当該決定を不服として、Trilith IP Holdings, LLCは、2022年8月10日、マークスを代理人として、商標登録無効審判を請求しました。
無効審決
特許庁は、以下のように述べ、後願商標「TRILITH」は、商標法第8条第1項の規定に違反して登録されたものであるとして、第28類指定商品「ゲーム用トレーディングカード,おもちゃ」における後願商標の登録を無効としました。

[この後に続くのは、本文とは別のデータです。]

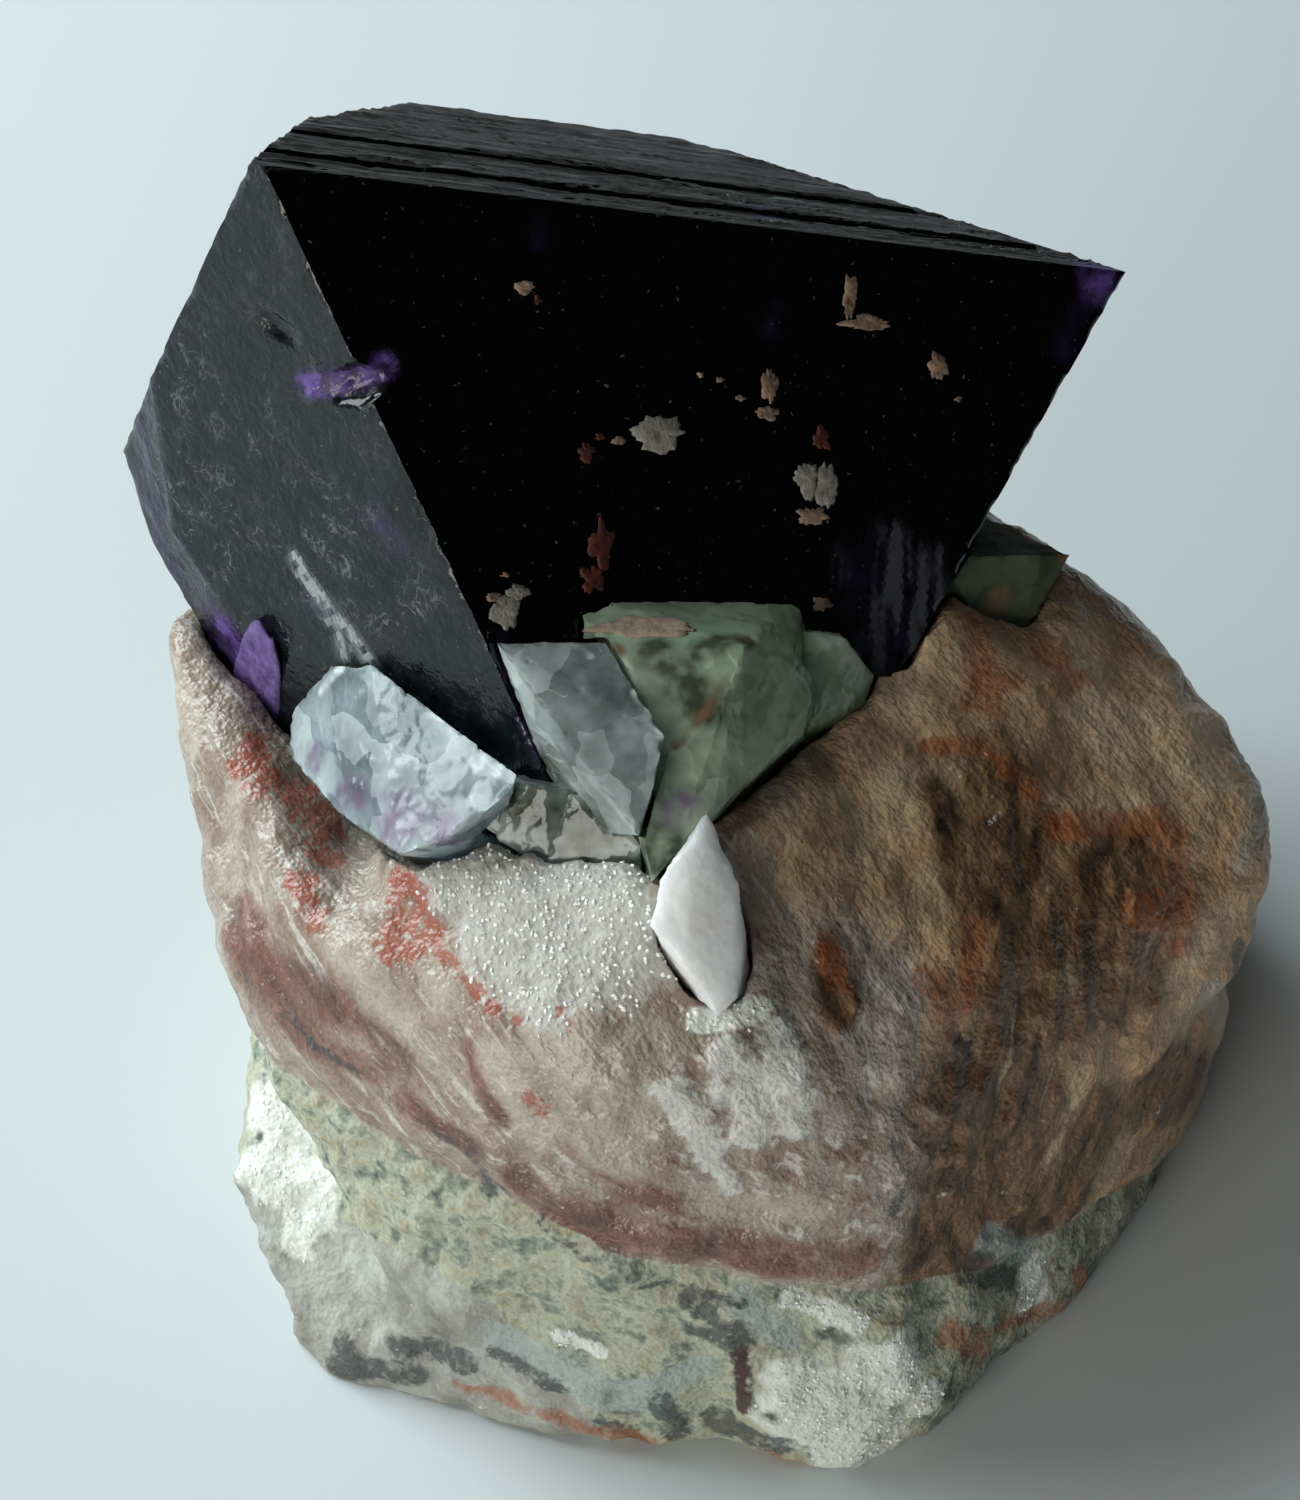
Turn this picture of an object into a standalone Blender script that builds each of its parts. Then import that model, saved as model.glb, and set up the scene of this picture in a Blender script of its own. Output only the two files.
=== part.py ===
"""A dark purple fluorite octahedron on its matrix: a hand-sized piece of salmon calcite on altered wall rock.

The row frame is in metres, +Z up, with the origin on the surface that the specimen stands on, under its middle.
Sizes below are in millimetres. X runs to the right, Y away from the side that shows the large dark face.
"""

import math

import bmesh
import bpy
from mathutils import Euler, Matrix, Vector, noise

# Driving dimensions, in millimetres and degrees
MM = 0.001
GAP = 0.3  # between two pieces that touch
TO_ORIGIN = Vector((1.1, -0.6, 0.0))  # from the frame that the corners below are given in to the row frame
OCTAHEDRON_EDGE = 54.0
OCTAHEDRON_CENTRE = Vector((-10.7, 14.0, 31.9))
OCTAHEDRON_TILT = (14.04, -23.49, 7.28)  # about X, Y and Z; the crystal then stands near upright on its point
FACE_DISTANCE = OCTAHEDRON_EDGE / math.sqrt(6)  # from the centre to each face of a perfect octahedron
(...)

- 請求に係る指定商品と引用商品に含まれる家庭用ビデオゲームソフトウェア、記録済み家庭用ビデオゲーム機用ゲームソフトウェアは、商品の目的、販売場所、需要者等において共通性を有するため、類似の商品であると認められる
- 先願商標は、「TRILITH」と「STUDIOS」の文字の間には一文字程度の空白があり、「STUDIOS」の文字は、「[しばしば複数形で] 映画撮影所,スタジオ.」の意味(研究社 新英和中辞典)を有する語として、あるいは、「(画家・カメラマンなどの)仕事場、アトリエ、スタジオ。(ラジオ・テレビの)放送室、録音室。(音楽の)録音室、レコーディングスタジオ。映画撮影所。」を意味する「STUDIO」の複数形を表す英語として、一般的によく知られた英語であるから、先願商標は、「TRILITH」と「STUDIOS」の語からなるものと容易に理解される。そして、ゲームに係る商品を制作する場所(仕事場)を「Game Studio(s)」「GAME STUDIO」「ゲームスタジオ」と称している実情があることからすれば、「スタジオ」の意味又は「スタジオ」の複数形を意味する「STUDIOS」の文字は、引用商品との関係では、出所識別標識としての機能は強いものとはいい難い。これに対し、「TRILITH」の文字は、特定の意味を有しない造語であるから、引用商品との関係において識別力が強いものといえ、自他商品の識別標識としての機能を強く果たす部分(要部)は「TRILITH」の文字部分にあるといえる。そうすると、先願商標からは全体の構成文字に相応して「トライリススタジオズ」「トリリススタジオズ」の称呼を生じるが、要部「TRILITH」から生じる「トライリス」又は「トリリス」のみの称呼も生じ得るといえる。
- 後願商標と先願商標の要部とを比較すると、両商標は、外観において、「TRILITH」の綴りを共通にするものであるから近似した印象を与えるものである。そして、称呼については、両者は「トライリス」又は「トリリス」の称呼を同じくするものであり、観念については、両者はいずれも特定の観念が生じないから比較することはできない。そうすると、取引者、需要者に与える印象、記憶、連想等を総合して全体的に考察すれば、後願商標と先願商標とは、観念においては比較することができないとしても、外観において近似した印象を与え、称呼を共通にすることからすれば、互いに紛れるおそれのある類似のものと判断するのが相当である。してみれば、後願商標と先願商標とは、類似の商標というべきである。